» Task to complete: Every entry must be duplicated precisely as written.

§

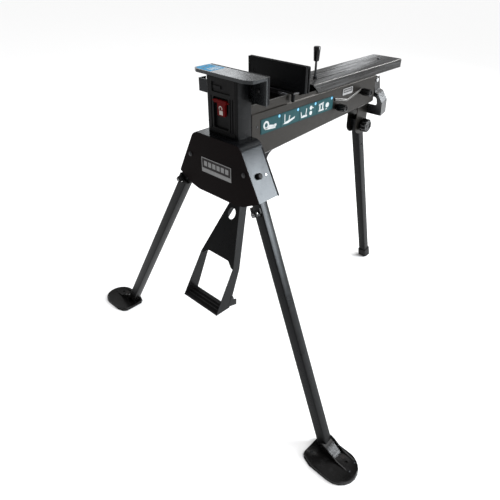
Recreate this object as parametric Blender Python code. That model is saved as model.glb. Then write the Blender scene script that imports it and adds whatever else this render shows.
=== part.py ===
"""Foot-operated clamping work stand: a portable vice on three legs.

A fixed jaw stands on a column at the front.  A sliding beam carries the moving jaw along a
channel-shaped body.  A pedal under the front head pulls the beam towards the fixed jaw.
Sizes are in millimetres and are scaled to metres as the meshes are made.

X runs across the stand, Y runs from the fixed jaw (front) to the rear leg, Z is up.
All places are given from the working face of the fixed jaw (Y = 0), the middle plane (X = 0)
and the ground (Z = 0); one empty shifts the lot so that the origin is under the footprint's middle.
"""

import math

import bmesh
import bpy
from mathutils import Matrix, Vector

MM = 0.001                # metres in a millimetre
GAP = 0.3                 # clearance between pieces that touch
SHEET = 2.0               # wall of the folded steel sheet

# Overall
JAW_FACE_Y = -274.15      # the fixed jaw's face, from the middle of the footprint
JAW_TOP_Z = 870.0         # top of both jaws
JAW_HALF = 97.0           # half width of both jaws
JAW_BOTTOM_Z = 805.0      # lower edge of both jaw plates

# Front head
COVER_Y = -86.0           # front face of the head's cover
HEAD_REAR_Y = -14.0       # rear face of the head
HEAD_TOP_Z = 724.0
HEAD_BOTTOM_Z = 568.0
HEAD_SHOULDER = (90.0, 708.0)    # where the top bends into the slanted side (X, Z)
HEAD_HIP = (147.2, 600.0)        # lower end of the slanted side (X, Z)
PLUG_Y = -58.5
HEAD_FOOT_X = 84.0               # where the cover's lower edge becomes level

# Column
COLUMN_HALF = 52.0
COLUMN_FRONT_Y = -60.0
COLUMN_REAR_Y = -12.0
COLUMN_TOP_Z = 861.0

# Body channel and sliding beam
BODY_HALF = 52.0
BODY_FRONT_Y = -11.7
BODY_REAR_Y = 537.0
BODY_CREASE_Z = 777.0     # the walls step inwards above this
BODY_LIP_Z = 799.0        # top of the walls in front
BODY_LOW_LIP_Z = 786.0    # top of the walls behind the moving jaw
BODY_STEP_Y = 165.0
BODY_BOTTOM_FRONT_Z = 660.0
BODY_BOTTOM_REAR_Z = 694.0
BEAM_FRONT_Y = 223.0
BEAM_REAR_Y = 680.0
BEAM_TOP_Z = 803.0
GROOVE_X = 20.5
GROOVE_REAR_Y = 420.0
RAIL = (20.0, 783.0, 795.0)      # half width, underside and top of the drive rail
RAIL_FRONT_Y = 120.0
RAIL_REAR_Y = 640.0

# Moving jaw, front face to rear face
MOVING_JAW_Y = 127.5
PAD = 4.5
STUD = (59.0, 130.0)       # X and Y of the studs under the moving jaw
JAW_WALL = 4.5
JAW_FOLD_GAP = 5.0

# Legs
TUBE = 28.0               # square leg tube
TUBE_WALL = 1.5
TUBE_CORNER = 3.0
LEG_PIVOT = (97.0, -60.5, 656.5)
LEG_SPLAY = math.radians(27.8)
LEG_LEAN = math.radians(6.2)
REAR_PIVOT = (0.0, 545.0, 612.0)
REAR_LEAN = math.radians(17.0)
FOOT_TOP_Z = 9.0
SOLE_Z = 3.0
LATCH_REACH = 79.0         # from the leg pivot down to the top of the latch
FOOT_SHIFT_Y = -20.0

# Pedal
PEDAL_PIVOT = (0.0, 20.0, 590.0)
PEDAL_LEAN = math.atan(0.5)      # slope of the pedal's face from the vertical
PEDAL_HOLE = (0.0, -37.0, 500.0)
PEDAL_NECK = (20.0, -25.5, 523.0)    # edge of the face where the pedal starts to widen
PEDAL_KNEE = (66.0, -98.0, 378.0)    # edge of the face where the straps begin
PEDAL_TOE = (69.0, -170.0, 257.5)    # lower front corner of the straps
PEDAL_HEEL_Y = -119.5
LINK_ARM = 75.0                  # from the pedal's pivot up to the drive link
LINK_X = 8.0

# Rear handle
HANDLE_PIN = (0.0, 550.0, 759.0)
HANDLE_LEAN = math.radians(17.0)

KNOBS = ((338.0, 722.0), (461.0, 742.0))     # Y and Z of the two knobs on the body's side


# ---------------------------------------------------------------- scene and materials

def clear_scene():
    for thing in list(bpy.data.objects):
        bpy.data.objects.remove(thing, do_unlink=True)


def make_material(name, colour, roughness, metallic):
    material = bpy.data.materials.new(name)
    material.use_nodes = True
    shader = material.node_tree.nodes["Principled BSDF"]
    shader.inputs["Base Color"].default_value = (*colour, 1.0)
    shader.inputs["Roughness"].default_value = roughness
    shader.inputs["Metallic"].default_value = metallic
    return material


clear_scene()
BLACK_PAINT = make_material("black_paint", (0.028, 0.029, 0.033), 0.42, 0.0)
COVER_PAINT = make_material("cover_paint", (0.032, 0.028, 0.028), 0.45, 0.0)
JAW_TOP_PAINT = make_material("jaw_top_paint", (0.05, 0.052, 0.058), 0.25, 0.0)
BLACK_PLASTIC = make_material("black_plastic", (0.017, 0.017, 0.018), 0.5, 0.0)
BLACK_RUBBER = make_material("black_rubber", (0.012, 0.012, 0.012), 0.8, 0.0)
RED_PLASTIC = make_material("red_plastic", (0.45, 0.02, 0.03), 0.4, 0.0)
BRIGHT_STEEL = make_material("bright_steel", (0.55, 0.56, 0.58), 0.3, 1.0)
LABEL_TEAL = make_material("label_teal", (0.05, 0.13, 0.15), 0.4, 0.0)
LABEL_GREY = make_material("label_grey", (0.5, 0.5, 0.5), 0.4, 0.0)


def make_rig(name, place, rotation=None, parent=None):
    """An empty that pieces are parented to; place is in millimetres in the stand's own frame."""
    rig = bpy.data.objects.new(name, None)
    bpy.context.collection.objects.link(rig)
    world = Matrix.Translation(Vector(place) * MM)
    if rotation is not None:
        world = world @ rotation.to_4x4()
    if parent is not None:
        world = parent.matrix_world @ world
        rig.parent = parent
        rig.matrix_parent_inverse = Matrix.Identity(4)
        rig.matrix_local = parent.matrix_world.inverted() @ world
    else:
        rig.matrix_local = world
    bpy.context.view_layer.update()
    return rig


ROOT = make_rig("stand_frame", (0.0, JAW_FACE_Y, 0.0))


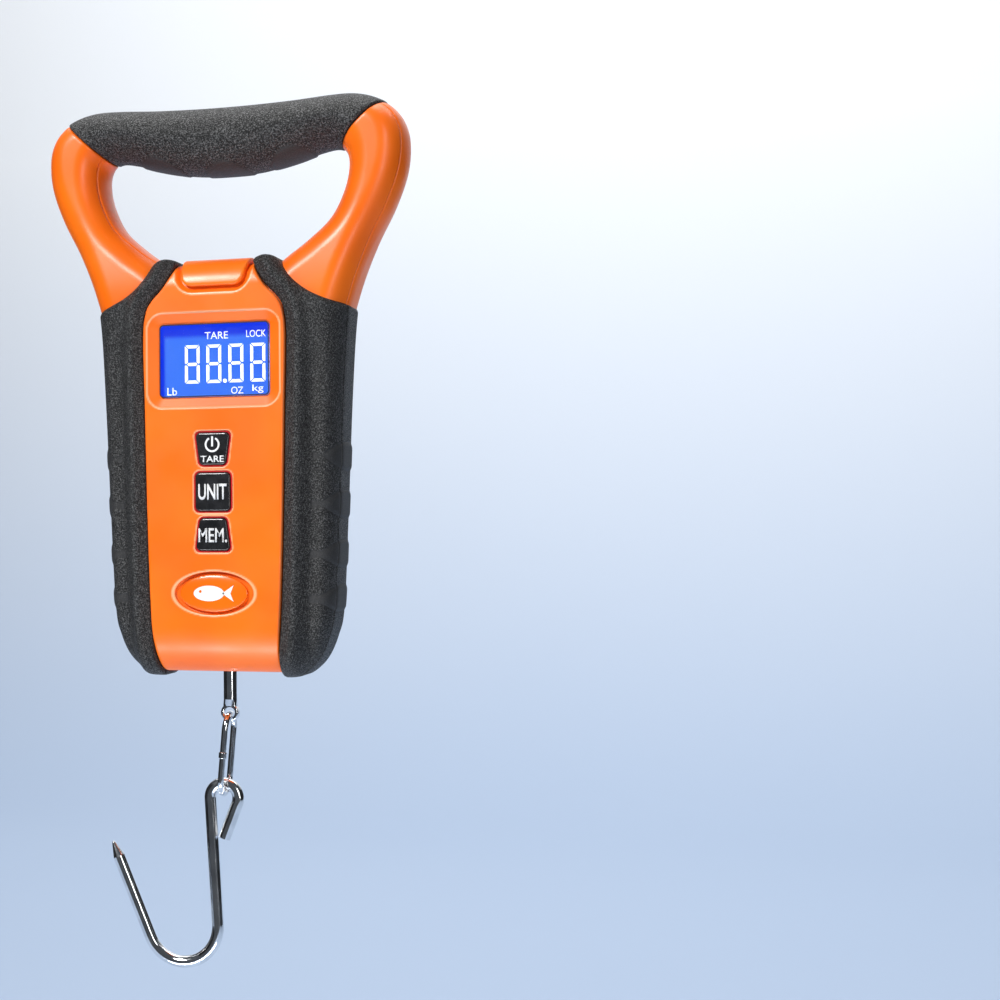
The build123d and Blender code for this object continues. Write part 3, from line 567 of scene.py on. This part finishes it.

§

» Written answer:
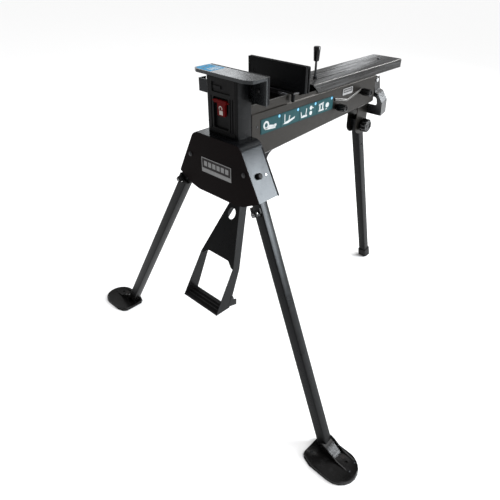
Recreate this object as parametric Blender Python code. That model is saved as model.glb. Then write the Blender scene script that imports it and adds whatever else this render shows.
=== part.py ===
"""Foot-operated clamping work stand: a portable vice on three legs.

A fixed jaw stands on a column at the front.  A sliding beam carries the moving jaw along a
channel-shaped body.  A pedal under the front head pulls the beam towards the fixed jaw.
Sizes are in millimetres and are scaled to metres as the meshes are made.

X runs across the stand, Y runs from the fixed jaw (front) to the rear leg, Z is up.
All places are given from the working face of the fixed jaw (Y = 0), the middle plane (X = 0)
and the ground (Z = 0); one empty shifts the lot so that the origin is under the footprint's middle.
"""

import math

import bmesh
import bpy
from mathutils import Matrix, Vector

MM = 0.001                # metres in a millimetre
GAP = 0.3                 # clearance between pieces that touch
SHEET = 2.0               # wall of the folded steel sheet

# Overall
JAW_FACE_Y = -274.15      # the fixed jaw's face, from the middle of the footprint
JAW_TOP_Z = 870.0         # top of both jaws
JAW_HALF = 97.0           # half width of both jaws
JAW_BOTTOM_Z = 805.0      # lower edge of both jaw plates

# Front head
COVER_Y = -86.0           # front face of the head's cover
HEAD_REAR_Y = -14.0       # rear face of the head
HEAD_TOP_Z = 724.0
HEAD_BOTTOM_Z = 568.0
HEAD_SHOULDER = (90.0, 708.0)    # where the top bends into the slanted side (X, Z)
HEAD_HIP = (147.2, 600.0)        # lower end of the slanted side (X, Z)
PLUG_Y = -58.5
HEAD_FOOT_X = 84.0               # where the cover's lower edge becomes level

# Column
COLUMN_HALF = 52.0
COLUMN_FRONT_Y = -60.0
COLUMN_REAR_Y = -12.0
COLUMN_TOP_Z = 861.0

# Body channel and sliding beam
BODY_HALF = 52.0
BODY_FRONT_Y = -11.7
BODY_REAR_Y = 537.0
BODY_CREASE_Z = 777.0     # the walls step inwards above this
BODY_LIP_Z = 799.0        # top of the walls in front
BODY_LOW_LIP_Z = 786.0    # top of the walls behind the moving jaw
BODY_STEP_Y = 165.0
BODY_BOTTOM_FRONT_Z = 660.0
BODY_BOTTOM_REAR_Z = 694.0
BEAM_FRONT_Y = 223.0
BEAM_REAR_Y = 680.0
BEAM_TOP_Z = 803.0
GROOVE_X = 20.5
GROOVE_REAR_Y = 420.0
RAIL = (20.0, 783.0, 795.0)      # half width, underside and top of the drive rail
RAIL_FRONT_Y = 120.0
RAIL_REAR_Y = 640.0

# Moving jaw, front face to rear face
MOVING_JAW_Y = 127.5
PAD = 4.5
STUD = (59.0, 130.0)       # X and Y of the studs under the moving jaw
JAW_WALL = 4.5
JAW_FOLD_GAP = 5.0

# Legs
TUBE = 28.0               # square leg tube
TUBE_WALL = 1.5
TUBE_CORNER = 3.0
LEG_PIVOT = (97.0, -60.5, 656.5)
LEG_SPLAY = math.radians(27.8)
LEG_LEAN = math.radians(6.2)
REAR_PIVOT = (0.0, 545.0, 612.0)
REAR_LEAN = math.radians(17.0)
FOOT_TOP_Z = 9.0
SOLE_Z = 3.0
LATCH_REACH = 79.0         # from the leg pivot down to the top of the latch
FOOT_SHIFT_Y = -20.0

# Pedal
PEDAL_PIVOT = (0.0, 20.0, 590.0)
PEDAL_LEAN = math.atan(0.5)      # slope of the pedal's face from the vertical
PEDAL_HOLE = (0.0, -37.0, 500.0)
PEDAL_NECK = (20.0, -25.5, 523.0)    # edge of the face where the pedal starts to widen
PEDAL_KNEE = (66.0, -98.0, 378.0)    # edge of the face where the straps begin
PEDAL_TOE = (69.0, -170.0, 257.5)    # lower front corner of the straps
PEDAL_HEEL_Y = -119.5
LINK_ARM = 75.0                  # from the pedal's pivot up to the drive link
LINK_X = 8.0

# Rear handle
HANDLE_PIN = (0.0, 550.0, 759.0)
HANDLE_LEAN = math.radians(17.0)

KNOBS = ((338.0, 722.0), (461.0, 742.0))     # Y and Z of the two knobs on the body's side


# ---------------------------------------------------------------- scene and materials

def clear_scene():
    for thing in list(bpy.data.objects):
        bpy.data.objects.remove(thing, do_unlink=True)


def make_material(name, colour, roughness, metallic):
    material = bpy.data.materials.new(name)
    material.use_nodes = True
    shader = material.node_tree.nodes["Principled BSDF"]
    shader.inputs["Base Color"].default_value = (*colour, 1.0)
    shader.inputs["Roughness"].default_value = roughness
    shader.inputs["Metallic"].default_value = metallic
    return material


clear_scene()
BLACK_PAINT = make_material("black_paint", (0.028, 0.029, 0.033), 0.42, 0.0)
COVER_PAINT = make_material("cover_paint", (0.032, 0.028, 0.028), 0.45, 0.0)
JAW_TOP_PAINT = make_material("jaw_top_paint", (0.05, 0.052, 0.058), 0.25, 0.0)
BLACK_PLASTIC = make_material("black_plastic", (0.017, 0.017, 0.018), 0.5, 0.0)
BLACK_RUBBER = make_material("black_rubber", (0.012, 0.012, 0.012), 0.8, 0.0)
RED_PLASTIC = make_material("red_plastic", (0.45, 0.02, 0.03), 0.4, 0.0)
BRIGHT_STEEL = make_material("bright_steel", (0.55, 0.56, 0.58), 0.3, 1.0)
LABEL_TEAL = make_material("label_teal", (0.05, 0.13, 0.15), 0.4, 0.0)
LABEL_GREY = make_material("label_grey", (0.5, 0.5, 0.5), 0.4, 0.0)


def make_rig(name, place, rotation=None, parent=None):
    """An empty that pieces are parented to; place is in millimetres in the stand's own frame."""
    rig = bpy.data.objects.new(name, None)
    bpy.context.collection.objects.link(rig)
    world = Matrix.Translation(Vector(place) * MM)
    if rotation is not None:
        world = world @ rotation.to_4x4()
    if parent is not None:
        world = parent.matrix_world @ world
        rig.parent = parent
        rig.matrix_parent_inverse = Matrix.Identity(4)
        rig.matrix_local = parent.matrix_world.inverted() @ world
    else:
        rig.matrix_local = world
    bpy.context.view_layer.update()
    return rig


ROOT = make_rig("stand_frame", (0.0, JAW_FACE_Y, 0.0))


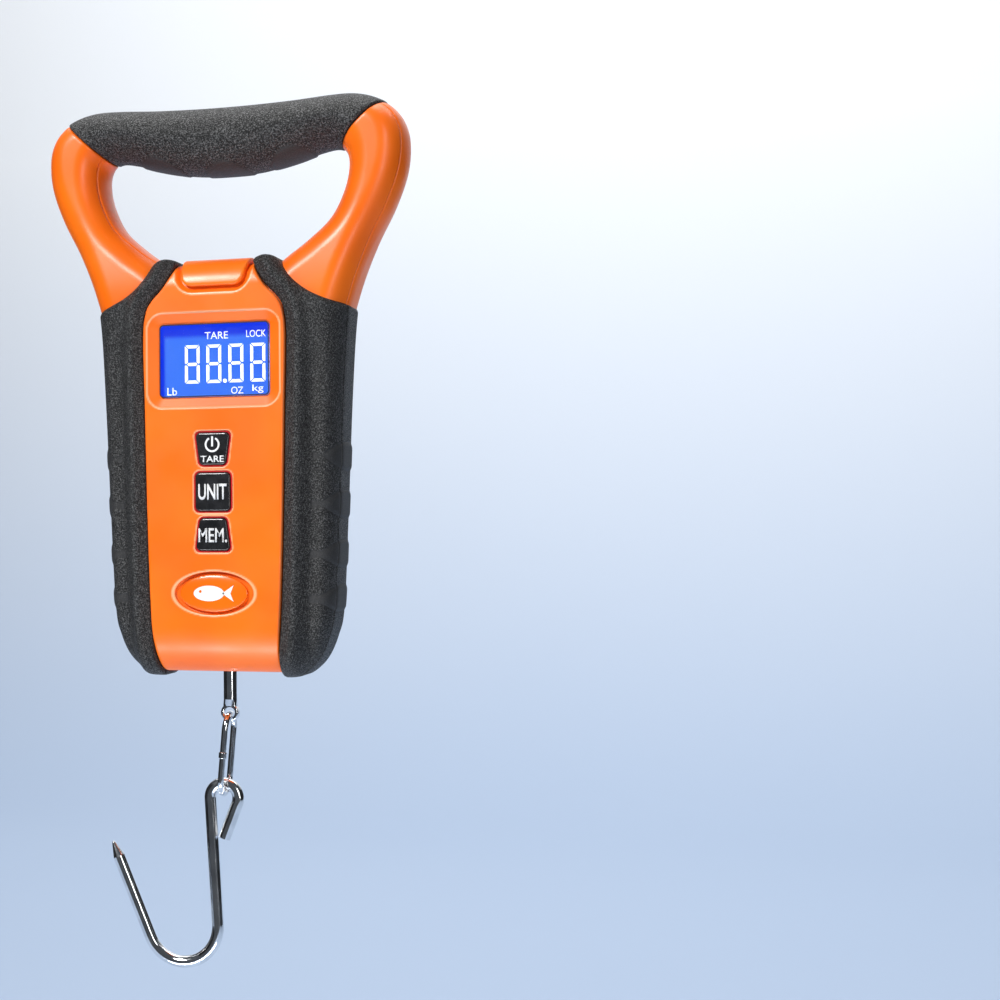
The build123d and Blender code for this object continues. Write part 3, from line 567 of scene.py on. This part finishes it.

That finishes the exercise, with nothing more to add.